Die DFB-Elf des Jahres 2014 steht auf einem Fundament, das Klinsmann seinerzeit errichtete. Das betonen derzeit alle, die man fragt: Oliver Bierhoff, Jogi Löw und Philipp Lahm. Viele fanden damals seinen Ansatz gewagt und sein Selbstbewusstsein hypertroph, doch das Sommermärchen nahm seinen Lauf – und Klinsmann anschließend umjubelt Abschied.

Der teutonisierte Fußball

Nur die Episode beim FC Bayern München kratzte mächtig am Image des Machers und Gestalters. Von seinem misslungenen Engagement blieb nicht viel mehr als die Erinnerungen an Buddha-Statuen in der Säbener Straße, die fragwürdige Kurzverpflichtung Landon Donovans und ein Uli Hoeneß, der ihn nach der Entlassung sogar als „Feind“ bezeichnete.

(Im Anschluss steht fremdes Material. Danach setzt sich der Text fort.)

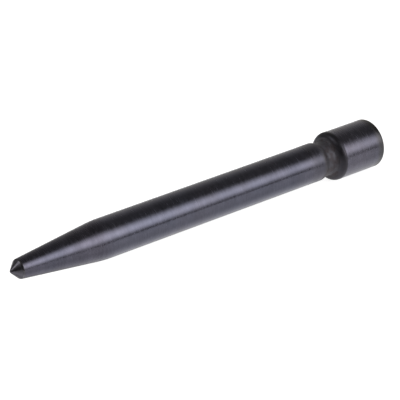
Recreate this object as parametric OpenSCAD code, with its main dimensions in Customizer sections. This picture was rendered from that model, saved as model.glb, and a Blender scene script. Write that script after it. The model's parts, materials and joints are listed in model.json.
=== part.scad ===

Die Kollision der Superegos hatte Klinsmann nicht heil überstanden. In Übersee konnte er freilich in Ruhe arbeiten. Wenn ihn der frühere US-Coach Bruce Arena kritisierte, er teutonisiere den amerikanischen Soccer, dann war das allenfalls ein laues Lüftchen im Gegensatz zu den Stürmen beim FC Bayern München.

Ein Beweis seiner neu gewonnenen Selbstsicherheit war auch, dass er den US-Soccer-Veteranen Landon Donovan nicht mehr in den Kader der WM-Mannschaft berief, sondern junge Spieler wie Julian Green vom FC Bayern. Kein Wunder auch, dass er einem Reporter von der New York Times verriet, den WM-Titel realistischerweise nicht gewinnen zu können, aber wer weiß, vielleicht gehe ja etwas, deutete Klinsmann verschwörerisch an.

Und tatsächlich: Vor dem letzten Vorrundenmatch gegen die Deutschen am Donnerstag in Recife ist die Ausgangslage gut für die US-Amerikaner, mit vier Punkten aus einem Unentschieden gegen Portugal und einem Sieg gegen die starken Ghanaer. Wenn es ganz dumm kommt, dann könnte Klinsi seinen einstigen Assistenten Jogi sogar aus dem Turnier kicken. Dafür müsste allerdings die DFB-Mannschaft hoch verlieren und Ghana oder Portugal in der Parallelpartie hoch gewinnen.

Die „Schande von Recife“?

Wegen der einstmals engen Bindungen vermutet man nun, es finde eine Verabredung statt wie weiland zwischen Deutschland und Österreich in Gijon. Eine ziemlich absurde Annahme, denn Klinsmann möchte natürlich als Sieger vom Platz gehen: „Wir sind voller Selbstvertrauen und hungrig“, sagt er, „wir fordern euch heraus, wir wollen gewinnen, wir setzen euch unter Druck.“

Etwas weniger verbissen kontert Löw: „Wir beide waren ab 2004 ein Supergespann, haben uns super ergänzt. Jetzt wissen wir beide, es geht für unsere Mannschaften um sehr viel.“

So ein Spiel gebe es vielleicht nur einmal im Leben, glaubt Jürgen Klinsmann. Entsprechend streberhaft geht er in die Partie, die sicherlich „fantastic“ wird. Super. Großartig.